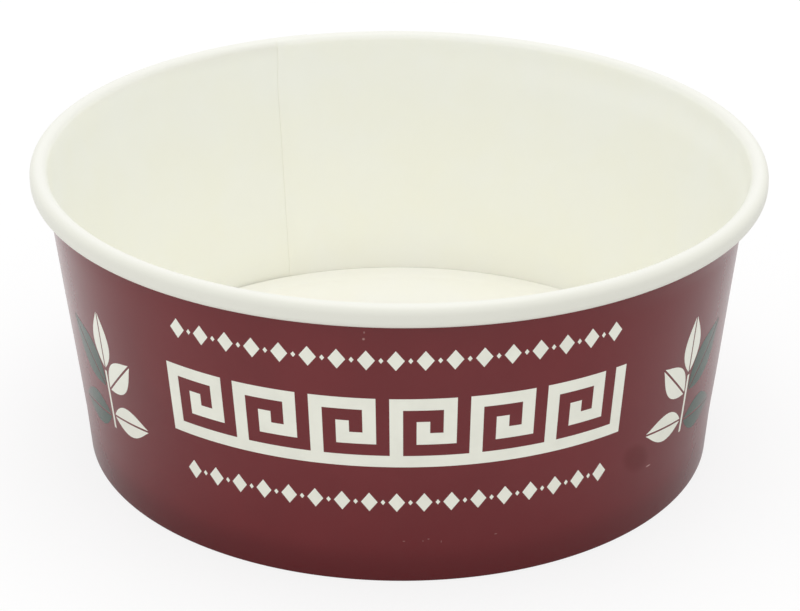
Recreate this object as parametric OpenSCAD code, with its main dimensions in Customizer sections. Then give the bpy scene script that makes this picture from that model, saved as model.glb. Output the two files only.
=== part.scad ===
// Paper dessert cup: a wide, low cup of coated board, 62 mm high, with a
// 150 mm rolled rim, a side seam and a folded foot that grips the floor.
//
// Millimetres; origin on the table at the middle of the foot, +Z up.
// The side of the print that faces the viewer faces -Y.
//
// It is made of two pieces, as the real cup is. The side wall is one blank,
// printed on its outer face, wrapped round with a lapped seam, rolled outwards
// into the rim and folded inwards at the foot. The floor is a pressed disc
// whose skirt is gripped in that fold.
//
// Both cross-sections are chains of straight runs and bends of the board, so
// that each bend keeps the board's thickness and meets the next run smoothly.
// The lap is true: the half turn behind the seam swells by one board, with the
// rest of the wall truly round, so the wall passes over its own start.

/* [Cup] */
// Outer diameter of the rolled rim
rim_d = 150; // [110:1:180]
// Outer diameter of the wall, run down to the table
foot_d = 131; // [90:1:150]
// Height over the rim
cup_h = 62; // [45:1:110]
// Thickness of the board of both pieces
board_t = 0.4; // [0.3:0.05:0.5]

/* [Rolled rim] */
// Width of the roll, wall included
roll_w = 3.6; // [3.2:0.1:4.5]
// Height of the roll
roll_h = 4.5; // [4:0.1:6]
// Outer radius of the last bend, where the edge tucks in under the roll
tuck_r = 1; // [0.9:0.05:1.1]
// Straight end of the blank inside the roll
tuck_len = 1; // [0.2:0.1:1.2]

/* [Side seam] */
// Direction of the seam's raw inner edge about +Z, from +X
seam_angle = 113; // [91:1:179]
// Width of the lap at the foot
lap_w = 7; // [4:0.5:12]
// How far the two plies are pressed into each other
lap_bite = 0.02; // [0.01:0.01:0.03]

/* [Foot] */
// Length of the fold's inner ply above the bottom bend
fold_len = 5.4; // [4:0.1:5.8]
// Clearance on each face of the skirt in the fold
skirt_play = 0.02; // [0.01:0.01:0.05]
// Gap between the skirt's lower edge and the bottom of the fold
skirt_gap = 0.1; // [0.1:0.05:0.5]

/* [Floor] */
// Height of the floor's upper face above the table
floor_z = 7.2; // [7.2:0.1:10]
// Outer radius where the floor bends down into its skirt
floor_r = 1; // [0.8:0.1:1.2]

/* [Colours] */
// Printed outer face of the wall
print_colour = "#6b3638"; // [#6b3638:Brownish red, #2e4f3e:Dark green, #2b3a55:Dark blue]
// Bare inner face of the wall, also seen on the roll
board_colour = "#f3f0e4"; // [#f3f0e4:Cream, #fbfbf8:White, #b08d5f:Brown]
// Floor
floor_colour = "#f6f4e8"; // [#f6f4e8:Cream, #fbfbf8:White, #b08d5f:Brown]

/* [Hidden] */
$fn = 180;
// Largest turn of a bend between two points of a section
bend_step = 15;

// Centre of the roll's upper bend
roll_x = rim_d / 2 - roll_w / 2;
roll_z = cup_h - roll_w / 2;
// Radius of the roll on the printed face, which is inside it
roll_r = roll_w / 2 - board_t;

// Lean of the wall from upright, from the foot to a tangent on the roll
lean = acos(roll_r / norm([roll_x - foot_d / 2, roll_z])) - atan2(roll_z, roll_x - foot_d / 2);

// The fold bends round its inner face, so its outer radius is the board's own
bend_r = board_t;
// Across the fold: two plies of the wall, the skirt and its play
fold_w = 3 * board_t + 2 * skirt_play;
// Centres of the two bottom bends, under the wall and under the inner ply
bend_out_x = foot_d / 2 - bend_r * (1 - sin(lean)) / cos(lean);
bend_in_x = foot_d / 2 - (fold_w - bend_r * (1 + sin(lean))) / cos(lean);
// Flat bottom of the fold, on which the cup stands
flat_w = bend_out_x - bend_in_x;

// Straight run of the wall, from the bottom bend to the roll
wall_len = (roll_x - bend_out_x) * sin(lean) + (roll_z - bend_r) * cos(lean);

// Swell of the outer ply at the seam, measured across the cup
swell = board_t - lap_bite;
// Angle that the lap spans
lap_angle = lap_w / (foot_d / 2) * 180 / PI;

// Centre of the bend at the floor's edge, and the skirt's straight run below it
floor_bend_z = floor_z - floor_r;
floor_bend_x = foot_d / 2 + (floor_bend_z * sin(lean) - board_t - skirt_play - floor_r) / cos(lean);
skirt_len = (floor_bend_z - floor_r * sin(lean) - board_t - skirt_gap) / cos(lean);

// Depth of the print: the outer half of the board carries its colour
print_t = board_t / 2;

// The board as chains of [straight length, turn to the left, bend radius, printed],
// where the radius is that of the face on the right, which carries the print.
fold_steps = [[fold_len, 90 + lean, bend_r, true]];
flat_steps = [[flat_w, 0, 0, true]];
corner_steps = [[flat_w, 90 - lean, bend_r, true]];
wall_steps = [[wall_len, 0, 0, true]];
roll_steps = [
    [0, lean - 180, roll_r, false],
    [roll_h - roll_w, -90, roll_r, false],
    [0, -90, tuck_r - board_t, false],
    [tuck_len, 0, 0, false]
];
floor_steps = [
    [floor_bend_x, -90 - lean, floor_r - board_t, false],
    [skirt_len, 0, 0, false]
];

// Free end of the fold's inner ply, where the blank's section starts, and the
// lower end of the wall's straight run
fold_end = [bend_in_x, bend_r] + bend_r * [-cos(lean), sin(lean)] + fold_len * [sin(lean), cos(lean)];
wall_foot = [bend_out_x, bend_r] + bend_r * [cos(lean), -sin(lean)];

// Unit vector to the left of a heading
function left(heading) = [-sin(heading), cos(heading)];

// Points of the board from p onwards, at depth d under its right-hand face, or
// at depth d_printed where it is printed
function trace(steps, d, d_printed, p, heading, i = 0) =
    i == len(steps) ? [] :
    let (
        turn = steps[i][1],
        printed = steps[i][3],
        depth = printed ? d_printed : d,
        r = sign(turn) * steps[i][2],
        corner = p + steps[i][0] * [cos(heading), sin(heading)],
        centre = corner + r * left(heading),
        parts = abs(depth - r) < 0.001 ? 0 : ceil(abs(turn) / bend_step),
        is_new = steps[i][0] > 0 || (i > 0 && printed != steps[i - 1][3])
    )
    concat(
        [for (k = [0:parts]) if (k > 0 || is_new)
            centre + (depth - r) * left(heading + turn * k / max(parts, 1))],
        trace(steps, d, d_printed, centre - r * left(heading + turn), heading + turn, i + 1)
    );

// Section between two such lines of points, with the start of the chain
module ply(steps, p, heading, near, near_printed, far) {
    start = steps[0][3] ? near_printed : near;
    near_face = concat([p + start * left(heading)], trace(steps, near, near_printed, p, heading));
    far_face = concat([p + far * left(heading)], trace(steps, far, far, p, heading));
    polygon(concat(near_face, [for (k = [len(far_face) - 1:-1:0]) far_face[k]]));
}

// The bare board of a chain, less its printed half
module bare(steps, p, heading) {
    ply(steps, p, heading, 0, print_t, board_t);
}

// The printed half of a chain
module printed(steps, p, heading) {
    ply([for (step = steps) if (step[3]) step], p, heading, 0, 0, print_t);
}

// Part of a turn about +Z of a section drawn in X and Y
module turned(from, sweep) {
    rotate([0, 0, from]) rotate_extrude(angle = sweep) children();
}

// The same from the seam onwards, swollen by one board there and by nothing
// opposite, or with a side of -1 back from the seam
module swollen(side, sweep) {
    rotate([0, 0, seam_angle]) translate([swell / 2, 0, 0])
        mirror([0, side < 0 ? 1 : 0, 0]) rotate_extrude(angle = sweep) translate([swell / 2, 0]) children();
}

// A section of the blank carried round the cup, as its printed or its bare layer
module layer(is_print, steps, p, heading) {
    if (is_print) printed(steps, p, heading);
    else bare(steps, p, heading);
}

// One layer of the whole blank, as folded, rolled and lapped
module blank(is_print) {
    down = -90 - lean;
    turned(seam_angle - 180, 180)
        layer(is_print, concat(fold_steps, corner_steps, wall_steps, roll_steps), fold_end, down);
    turned(seam_angle, 180)
        layer(is_print, concat(fold_steps, flat_steps), fold_end, down);
    swollen(1, 180)
        layer(is_print, concat(corner_steps, wall_steps, roll_steps), [bend_in_x, 0], 0);
    swollen(-1, lap_angle)
        layer(is_print, wall_steps, wall_foot, 90 - lean);
}

// One piece of board, rolled into the rim and folded in at the foot
module side_wall() {
    color(print_colour) blank(true);
    color(board_colour) blank(false);
}

// Pressed floor: its skirt hangs inside the fold, parallel to the wall
module base_disc() {
    color(floor_colour) rotate_extrude() bare(floor_steps, [0, floor_z - board_t], 0);
}

side_wall();
base_disc();
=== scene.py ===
import math

import bmesh
import bpy
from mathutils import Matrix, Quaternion, Vector


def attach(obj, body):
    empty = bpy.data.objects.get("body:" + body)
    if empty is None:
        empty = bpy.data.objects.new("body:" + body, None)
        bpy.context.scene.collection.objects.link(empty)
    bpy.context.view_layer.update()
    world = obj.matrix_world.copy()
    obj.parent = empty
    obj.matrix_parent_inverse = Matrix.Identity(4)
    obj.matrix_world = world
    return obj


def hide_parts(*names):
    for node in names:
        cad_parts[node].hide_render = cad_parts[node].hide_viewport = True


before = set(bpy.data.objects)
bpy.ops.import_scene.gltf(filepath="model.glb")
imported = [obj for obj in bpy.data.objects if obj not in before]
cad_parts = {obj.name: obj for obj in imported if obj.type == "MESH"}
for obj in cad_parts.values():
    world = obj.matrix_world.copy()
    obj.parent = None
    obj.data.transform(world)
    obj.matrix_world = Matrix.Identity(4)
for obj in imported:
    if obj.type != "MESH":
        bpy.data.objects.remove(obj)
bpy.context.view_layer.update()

# Camera. The cup was photographed from in front and 25 degrees above with a
# long lens, and the camera leaned by less than half a degree.
MM = 0.001
LOOK_AT = Vector((0, 0, 30 * MM))
ELEVATION = math.radians(25.23)
DISTANCE = 520.9 * MM
CAMERA_LEAN = math.radians(0.42)
FOCAL_PX = 2482.7
IMAGE_W, IMAGE_H = 800, 611
AXIS_X, AXIS_Y = 398.3, 291.7
SENSOR_W = 36
NEAREST, FURTHEST = 0.01, 20


def link(name, data):
    """An object of that camera, lamp or mesh, in the scene."""
    made = bpy.data.objects.new(name, data)
    bpy.context.scene.collection.objects.link(made)
    return made


camera_data = bpy.data.cameras.new("camera")
camera_data.sensor_width = SENSOR_W
camera_data.lens = FOCAL_PX / IMAGE_W * SENSOR_W
camera_data.shift_x = (IMAGE_W / 2 - AXIS_X) / IMAGE_W
camera_data.shift_y = (AXIS_Y - IMAGE_H / 2) / IMAGE_W
camera_data.clip_start, camera_data.clip_end = NEAREST, FURTHEST
away = Vector((0, -math.cos(ELEVATION), math.sin(ELEVATION)))
upright = (-away).to_track_quat("-Z", "Y")
camera = link("camera", camera_data)
camera.location = LOOK_AT + away * DISTANCE
camera.rotation_mode = "QUATERNION"
camera.rotation_quaternion = upright @ Quaternion((0, 0, 1), CAMERA_LEAN)
bpy.context.scene.camera = camera


# Studio. A white sweep of paper under soft, even light from all round, with one
# large soft lamp overhead, a little behind the cup. The paper looks plain white,
# but throws a little less light back on the cup, and least of all at the right.
WHITE, BLACK = (1, 1, 1, 1), (0, 0, 0, 1)
SKY_LIGHT = 0.84
PAPER_GREY, PAPER_GLOW, PAPER_HALF = (0.86, 0.86, 0.86, 1), 0.8, 6
DIM, DIM_FROM, DIM_TO = 0.14, 40 * MM, 85 * MM
LAMP_AT, LAMP_WIDE, LAMP_WATTS = Vector((0.02, 0.1, 1.15)), 0.9, 3.45


class Value:
    """One socket of a node tree, so that sums on it are written as expressions."""

    def __init__(self, nodes, socket):
        self.nodes, self.socket = nodes, socket

    def math(self, operation, *others):
        return self.nodes.add("ShaderNodeMath", {"operation": operation}, dict(enumerate((self, *others))))

    def __add__(self, other):
        return self.math("ADD", other)

    def __sub__(self, other):
        return self.math("SUBTRACT", other)

    def __rsub__(self, other):
        return (self - other) * -1

    def __mul__(self, other):
        return self.math("MULTIPLY", other)

    def __truediv__(self, other):
        return self.math("DIVIDE", other)

    def __rtruediv__(self, other):
        return self.math("POWER", -1) * other

    __radd__, __rmul__ = __add__, __mul__

    def ramp(self, low, high):
        """0 below low, 1 above high, and a smooth rise between."""
        return self.nodes.add("ShaderNodeMapRange", {"interpolation_type": "SMOOTHSTEP"},
                              {"Value": self, "From Min": low, "From Max": high})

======

**Objective**
Print only the run of lines that begins with the line containing "in at the foot" and ends with the line containing "return made", both included, exactly as they read.

**Answer below**
// One piece of board, rolled into the rim and folded in at the foot
module side_wall() {
    color(print_colour) blank(true);
    color(board_colour) blank(false);
}

// Pressed floor: its skirt hangs inside the fold, parallel to the wall
module base_disc() {
    color(floor_colour) rotate_extrude() bare(floor_steps, [0, floor_z - board_t], 0);
}

side_wall();
base_disc();
=== scene.py ===
import math

import bmesh
import bpy
from mathutils import Matrix, Quaternion, Vector


def attach(obj, body):
    empty = bpy.data.objects.get("body:" + body)
    if empty is None:
        empty = bpy.data.objects.new("body:" + body, None)
        bpy.context.scene.collection.objects.link(empty)
    bpy.context.view_layer.update()
    world = obj.matrix_world.copy()
    obj.parent = empty
    obj.matrix_parent_inverse = Matrix.Identity(4)
    obj.matrix_world = world
    return obj


def hide_parts(*names):
    for node in names:
        cad_parts[node].hide_render = cad_parts[node].hide_viewport = True


before = set(bpy.data.objects)
bpy.ops.import_scene.gltf(filepath="model.glb")
imported = [obj for obj in bpy.data.objects if obj not in before]
cad_parts = {obj.name: obj for obj in imported if obj.type == "MESH"}
for obj in cad_parts.values():
    world = obj.matrix_world.copy()
    obj.parent = None
    obj.data.transform(world)
    obj.matrix_world = Matrix.Identity(4)
for obj in imported:
    if obj.type != "MESH":
        bpy.data.objects.remove(obj)
bpy.context.view_layer.update()

# Camera. The cup was photographed from in front and 25 degrees above with a
# long lens, and the camera leaned by less than half a degree.
MM = 0.001
LOOK_AT = Vector((0, 0, 30 * MM))
ELEVATION = math.radians(25.23)
DISTANCE = 520.9 * MM
CAMERA_LEAN = math.radians(0.42)
FOCAL_PX = 2482.7
IMAGE_W, IMAGE_H = 800, 611
AXIS_X, AXIS_Y = 398.3, 291.7
SENSOR_W = 36
NEAREST, FURTHEST = 0.01, 20


def link(name, data):
    """An object of that camera, lamp or mesh, in the scene."""
    made = bpy.data.objects.new(name, data)
    bpy.context.scene.collection.objects.link(made)
    return made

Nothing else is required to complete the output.